Baca Juga : Polres Situbondo Tingkatkan Patroli Jelang Pendaftaran Pilkada
Deddy juga mempertanyakan motif di balik rencana Baleg yang hendak melakukan revisi undang-undang Pilkada hanya beberapa hari sebelum masa pendaftaran pasangan calon Pilkada dimulai. Menurutnya, langkah ini mencerminkan tindakan DPR yang lebih bertindak sebagai alat kekuasaan, bukan sebagai perwakilan rakyat.
Ia menyatakan bahwa Baleg telah secara terang-terangan menunjukkan bahwa mereka lebih berpihak pada kepentingan penguasa ketimbang menjaga demokrasi yang sehat dan berkeadilan.
"Saya ingin tanya, untuk apa Baleg merevisi undang-undang Pilkada hanya beberapa hari menjelang pendaftaran pasangan calon Pilkada, sebagaimana ditetapkan undang-undang?
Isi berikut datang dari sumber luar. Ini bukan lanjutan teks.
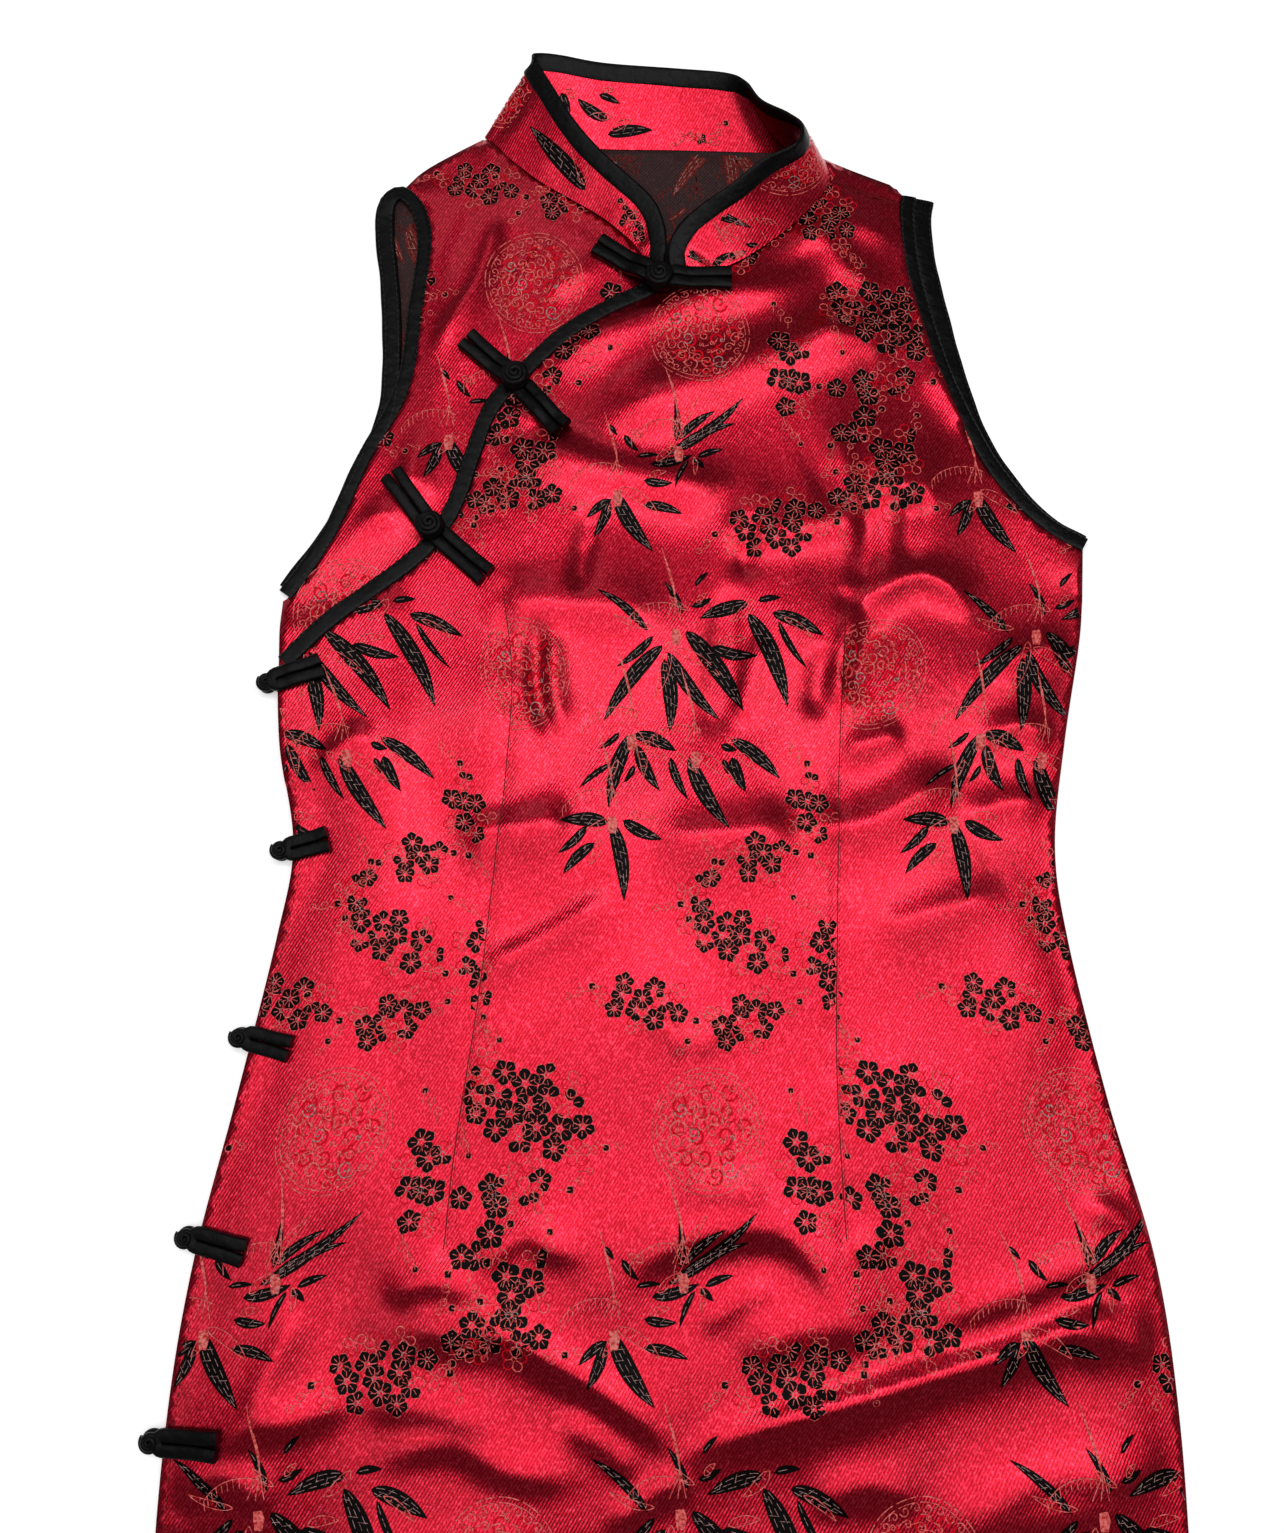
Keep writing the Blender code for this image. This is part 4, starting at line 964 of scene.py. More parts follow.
def tree_of(obj):
    """The object's faces, for finding what lies below a place."""
    mesh = obj.data
    return BVHTree.FromPolygons([v.co for v in mesh.vertices], [list(p.vertices) for p in mesh.polygons])


def top_below(trees, across, down, radius):
    """The highest point of the objects below a disc, in millimetres, or 0 where there is nothing."""
    best = 0.0
    for turn in range(9):
        reach = radius if turn else 0.0
        angle = turn * math.pi / 4
        x, y, _ = to_frame([(across + reach * math.cos(angle), down + reach * math.sin(angle), 0)])[0]
        for tree in trees:
            hit = tree.ray_cast(Vector((x, y, 1.0)), Vector((0, 0, -1)))[0]
            if hit is not None:
                best = max(best, hit.z / MM)
    return best


# The collar


def collar_frame(at):
    """At places counted in sections: the seam, the top edge and the way out of the collar's outer face."""
    def read(places):
        seam = smooth_rows([(s.seam_across, s.seam_down, s.seam_z) for s in COLLAR], places)
        top = smooth_rows([(s.top_across, s.top_down, s.top_z) for s in COLLAR], places)
        return seam, top
    seam, top = read(at)
    (seam_on, top_on), (seam_off, top_off) = read(at + 0.02), read(at - 0.02)
    way = seam_on + top_on - seam_off - top_off
    face = np.cross(way, top - seam)
    return seam, top, face / np.linalg.norm(face, axis=1)[:, None]


COLLAR_COUNT = 240
COLLAR_HALF = COLLAR_THICKNESS / 2 - 0.1
# How far the band reaches below its seam, and how much of it shows at least below its binding
BELOW_SEAM, LEAST_SHOWN = 0.4, 1.6


def collar_lines():
    """At even places along the collar: its seam and top edge, the ways out and up, and its two widths."""
    at = np.linspace(0, len(COLLAR) - 1, COLLAR_COUNT)
    seam, top, face = collar_frame(at)
    height = np.linalg.norm(top - seam, axis=1)
    up = (top - seam) / height[:, None]
    return at, seam, top, face, up, height, np.minimum(COLLAR_BINDING, height - LEAST_SHOWN)


def swell_at(place):
    """How far the middle of the band swells out, at a place counted in sections."""
    return 0.35 * np.sin(place * 2.1) + 0.25 * np.sin(place * 5.3 + 1)


def collar():
    """The collar's band, and the binding along its upper edge."""
    at, seam, top, face, up, _, band_width = collar_lines()
    low = seam - BELOW_SEAM * up
    high = top - (band_width - TUCK)[:, None] * up
    shares = np.linspace(0, 1, 9)
    rings = []
    for a, b, f, place in zip(low, high, face, at):
        swell = swell_at(place)
        outer = [a + t * (b - a) + (COLLAR_HALF + swell * math.sin(math.pi * t)) * f for t in shares]
        inner = [a + t * (b - a) - (COLLAR_HALF - swell * math.sin(math.pi * t)) * f for t in shares[::-1]]
        rings.append(outer + inner)
    band = sweep("collar_cloth", rings, SATIN)
    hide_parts("collar")
    middle = top - band_width[:, None] / 2 * up
    edge = tube("collar_edge", middle, up, band_width / 2, BINDING_THICKNESS / 2 + 0.1, BINDING)
    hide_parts("collar_binding")
    return band, edge


# What is woven into the cloth, as thin flakes of thread


BLACK, SALMON, PALE, DEEP = 0, 1, 2, 3
FLAKE_RISE = np.array([0.26, 0.34, 0.42, 0.20])


class Weave:
    """Strips of thread in the plane of the cloth, kept until they are put on a layer."""

    def __init__(self):
        self.points, self.faces, self.kinds, self.count = [], [], [], 0

    def strip(self, left, right, kind):
        size = len(left)
        self.points.append(np.vstack([left, right]))
        i = np.arange(size - 1) + self.count
        self.faces.append(np.column_stack([i, i + 1, i + size + 1, i + size]))
        self.kinds.append(np.full(size - 1, kind))
        self.count += 2 * size

    def ribbon(self, line, half, kind):
        """A strip along a line, with half its width at each point."""
        line = np.asarray(line, float)
        way = np.gradient(line, axis=0)
        way /= np.maximum(np.linalg.norm(way, axis=1), 1e-9)[:, None]
        out = np.column_stack([way[:, 1], -way[:, 0]]) * np.broadcast_to(half, len(line))[:, None]
        self.strip(line + out, line - out, kind)

    def arrays(self):
        return np.vstack(self.points), np.vstack(self.faces), np.concatenate(self.kinds)


def way_of(degrees):
    """The unit step on the cloth in a direction where 0 is to the right and 90 is towards the collar."""
    return np.array([math.cos(math.radians(degrees)), -math.sin(math.radians(degrees))])


def leaf_shape(start, way, length, width, bend):
    """The middle line of a leaf, half its width at each point, and the way across it."""
    count = max(6, int(length / 2.0))
    t = np.linspace(0, 1, count + 1)
    forward, aside = way_of(way), way_of(way + 90)
    centre = start + np.outer(t * length, forward) + np.outer(bend / 100 * length * t * (1 - t) * 4, aside)
    half = width / 2 * np.clip(2.5 * t**0.55 * (1 - t) ** 0.85, 0.03, 1)
    return centre, half, aside


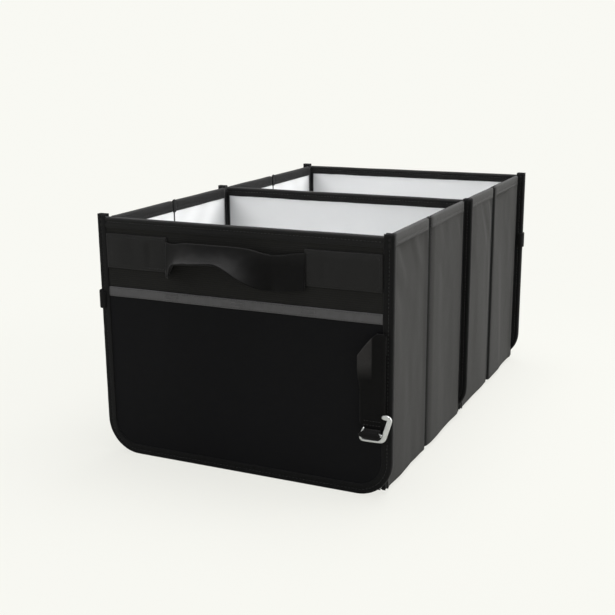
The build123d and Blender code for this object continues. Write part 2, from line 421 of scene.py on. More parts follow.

Baleg sedang bekerja sebagai alat kekuasaan, bukan sebagai alat rakyat," ujar Deddy.
Deddy Yevri Sitorus juga menegaskan bahwa jika praktik semacam ini terus berlanjut, demokrasi Indonesia akan semakin terpuruk. Sebagai bagian dari lembaga legislatif, tugas utama DPR adalah menjaga demokrasi, bukan menjadi perpanjangan tangan dari kekuasaan yang ingin mempertahankan kendali dengan cara-cara yang tidak adil. Ia bahkan menyebut tindakan ini lebih buruk daripada yang dilakukan di era Orde Baru, ketika kekuasaan otoriter mengendalikan penuh proses politik.
"Harus menjaga demokrasi itulah tugas DPR RI, bukan menjadi kaki tangan penguasa yang melebihi Orde Baru," tegasnya.
Di akhir pernyataannya, Deddy menyerukan kepada seluruh masyarakat dan elemen politik untuk bersama-sama melawan tindakan yang dianggapnya sebagai "kezaliman politik". Menurutnya, setiap warga negara harus berani melawan upaya-upaya yang merusak demokrasi demi masa depan politik yang lebih adil dan transparan.
"Kita semua harus melawan kezaliman seperti ini. Merdeka!" pungkas Deddy.